Write out every single entry exactly.

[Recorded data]
-=-=-

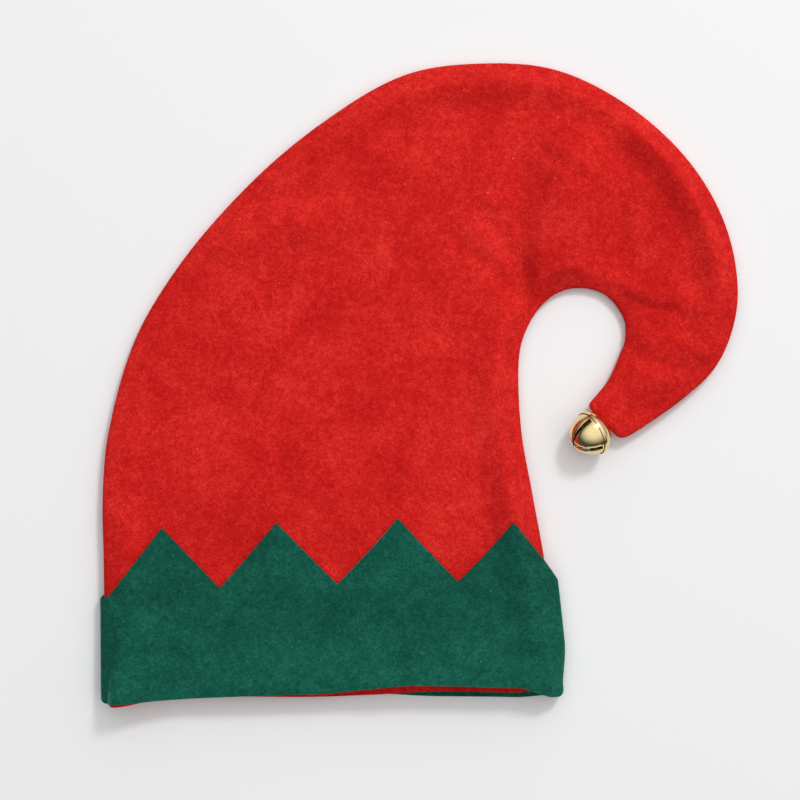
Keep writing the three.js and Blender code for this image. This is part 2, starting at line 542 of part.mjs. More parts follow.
const hat = new THREE.Group();
hat.add(named("crown_upper_panel", new THREE.Mesh(withRoomForLoop(crownPanel(1, RIM_STEPS, UPPER_COLUMNS)), redFelt)));
hat.add(named("crown_lower_panel", new THREE.Mesh(withRoomForLoop(crownPanel(-1, BEND_STEPS, LOWER_COLUMNS)), redFelt)));
hat.add(named("zigzag_band", new THREE.Mesh(zigzagBand(), greenFelt)));
hat.add(bell);
hat.add(named("bell_pellet", pellet()));

// The hat stands with its origin on the table, under the middle of its bounding box
hat.updateMatrixWorld(true);
const bounds = new THREE.Box3().setFromObject(hat, true);
const middle = bounds.getCenter(new THREE.Vector3());
hat.position.set(-middle.x, -middle.y, -bounds.min.z);

export default hat;
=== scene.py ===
# %% [markdown]
# # A felt elf hat with a curled tip and a bell
#
# The real hat is a cheap costume piece. Two red panels of polyester felt are cut to one curled outline,
# sewn together round the edge with the wrong side out, and turned, so the seam is a soft groove and no
# stitch shows. A green band is cut as a strip with a zigzag edge and goes round the open hem. A round
# jingle bell hangs from the closed end of the curl. The hat lies on its side on a white table, photographed
# from straight above.
#
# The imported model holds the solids. This notebook dresses them: it works out the same surfaces finely, from
# the same sizes but for the few that are named below, and adds the creases, the nap of the felt, its loose
# fibres and the pressed edges and rubbed plating of the bell.

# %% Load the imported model
import math

import bpy
import numpy as np
from mathutils import Matrix, Vector


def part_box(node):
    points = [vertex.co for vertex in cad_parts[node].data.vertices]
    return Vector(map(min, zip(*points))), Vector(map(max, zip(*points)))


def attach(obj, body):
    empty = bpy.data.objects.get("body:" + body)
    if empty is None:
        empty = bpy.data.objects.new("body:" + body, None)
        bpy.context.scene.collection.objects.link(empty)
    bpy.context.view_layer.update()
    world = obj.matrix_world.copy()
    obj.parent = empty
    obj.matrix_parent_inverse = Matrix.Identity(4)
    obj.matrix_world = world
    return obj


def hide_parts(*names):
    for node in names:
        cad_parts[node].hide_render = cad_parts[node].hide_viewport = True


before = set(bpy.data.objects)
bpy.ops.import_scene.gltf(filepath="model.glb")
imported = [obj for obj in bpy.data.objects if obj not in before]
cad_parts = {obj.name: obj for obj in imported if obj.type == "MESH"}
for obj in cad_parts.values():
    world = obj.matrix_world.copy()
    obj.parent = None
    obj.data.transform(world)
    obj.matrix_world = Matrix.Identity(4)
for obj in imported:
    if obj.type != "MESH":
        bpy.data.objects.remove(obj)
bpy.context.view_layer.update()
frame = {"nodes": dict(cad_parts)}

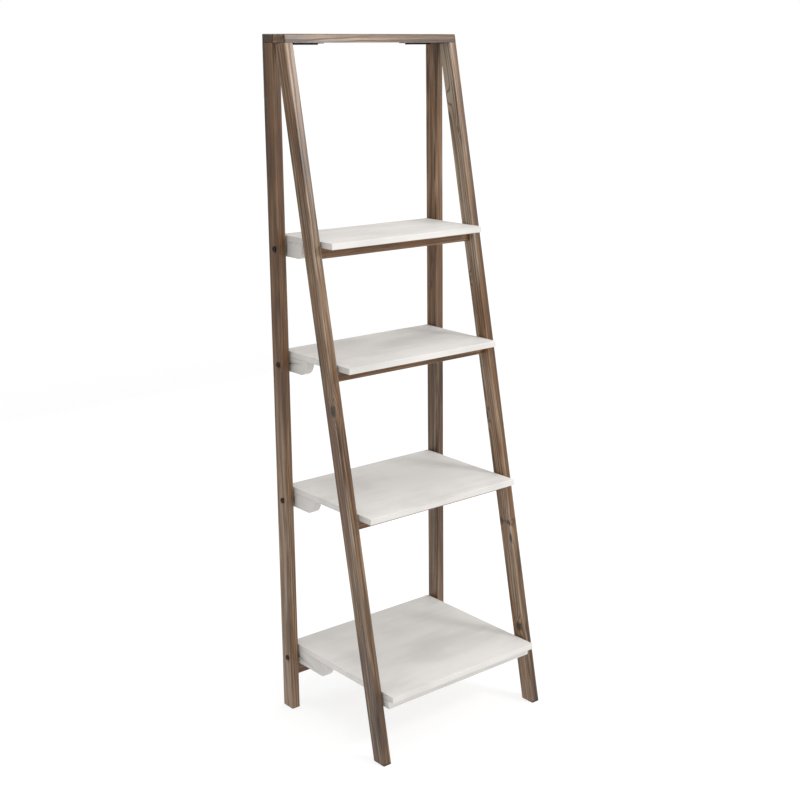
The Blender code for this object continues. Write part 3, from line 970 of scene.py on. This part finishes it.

-=-=-

### Written response:
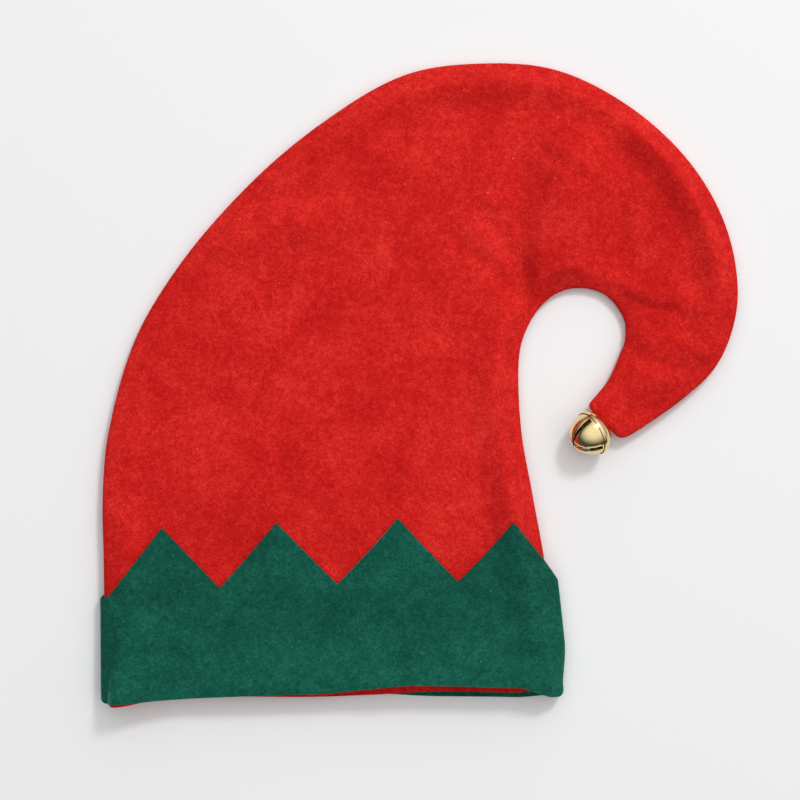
Keep writing the three.js and Blender code for this image. This is part 2, starting at line 542 of part.mjs. More parts follow.
const hat = new THREE.Group();
hat.add(named("crown_upper_panel", new THREE.Mesh(withRoomForLoop(crownPanel(1, RIM_STEPS, UPPER_COLUMNS)), redFelt)));
hat.add(named("crown_lower_panel", new THREE.Mesh(withRoomForLoop(crownPanel(-1, BEND_STEPS, LOWER_COLUMNS)), redFelt)));
hat.add(named("zigzag_band", new THREE.Mesh(zigzagBand(), greenFelt)));
hat.add(bell);
hat.add(named("bell_pellet", pellet()));

// The hat stands with its origin on the table, under the middle of its bounding box
hat.updateMatrixWorld(true);
const bounds = new THREE.Box3().setFromObject(hat, true);
const middle = bounds.getCenter(new THREE.Vector3());
hat.position.set(-middle.x, -middle.y, -bounds.min.z);

export default hat;
=== scene.py ===
# %% [markdown]
# # A felt elf hat with a curled tip and a bell
#
# The real hat is a cheap costume piece. Two red panels of polyester felt are cut to one curled outline,
# sewn together round the edge with the wrong side out, and turned, so the seam is a soft groove and no
# stitch shows. A green band is cut as a strip with a zigzag edge and goes round the open hem. A round
# jingle bell hangs from the closed end of the curl. The hat lies on its side on a white table, photographed
# from straight above.
#
# The imported model holds the solids. This notebook dresses them: it works out the same surfaces finely, from
# the same sizes but for the few that are named below, and adds the creases, the nap of the felt, its loose
# fibres and the pressed edges and rubbed plating of the bell.

# %% Load the imported model
import math

import bpy
import numpy as np
from mathutils import Matrix, Vector


def part_box(node):
    points = [vertex.co for vertex in cad_parts[node].data.vertices]
    return Vector(map(min, zip(*points))), Vector(map(max, zip(*points)))


def attach(obj, body):
    empty = bpy.data.objects.get("body:" + body)
    if empty is None:
        empty = bpy.data.objects.new("body:" + body, None)
        bpy.context.scene.collection.objects.link(empty)
    bpy.context.view_layer.update()
    world = obj.matrix_world.copy()
    obj.parent = empty
    obj.matrix_parent_inverse = Matrix.Identity(4)
    obj.matrix_world = world
    return obj


def hide_parts(*names):
    for node in names:
        cad_parts[node].hide_render = cad_parts[node].hide_viewport = True


before = set(bpy.data.objects)
bpy.ops.import_scene.gltf(filepath="model.glb")
imported = [obj for obj in bpy.data.objects if obj not in before]
cad_parts = {obj.name: obj for obj in imported if obj.type == "MESH"}
for obj in cad_parts.values():
    world = obj.matrix_world.copy()
    obj.parent = None
    obj.data.transform(world)
    obj.matrix_world = Matrix.Identity(4)
for obj in imported:
    if obj.type != "MESH":
        bpy.data.objects.remove(obj)
bpy.context.view_layer.update()
frame = {"nodes": dict(cad_parts)}

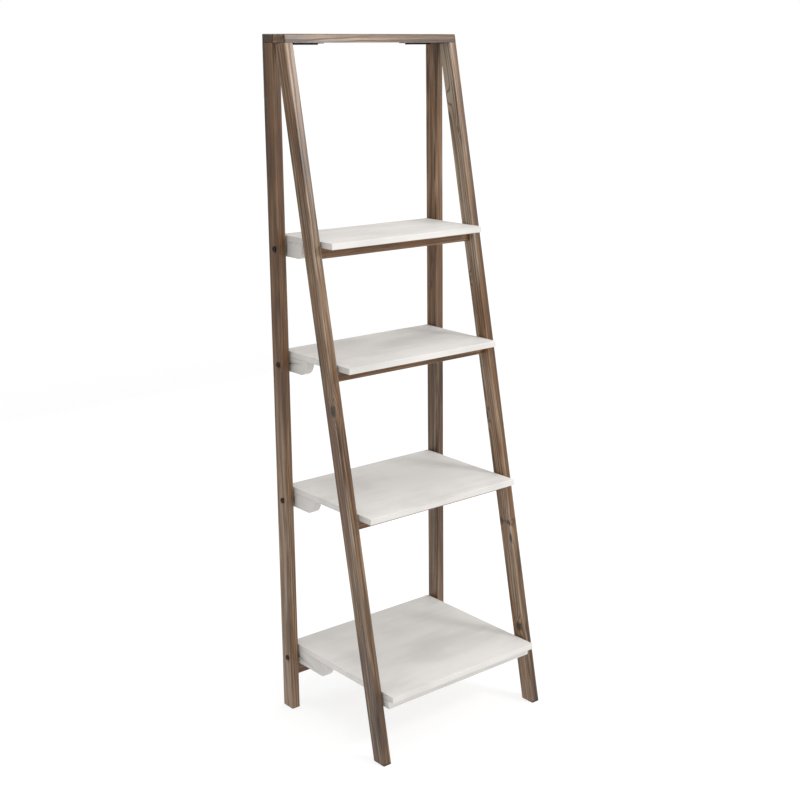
The Blender code for this object continues. Write part 3, from line 970 of scene.py on. This part finishes it.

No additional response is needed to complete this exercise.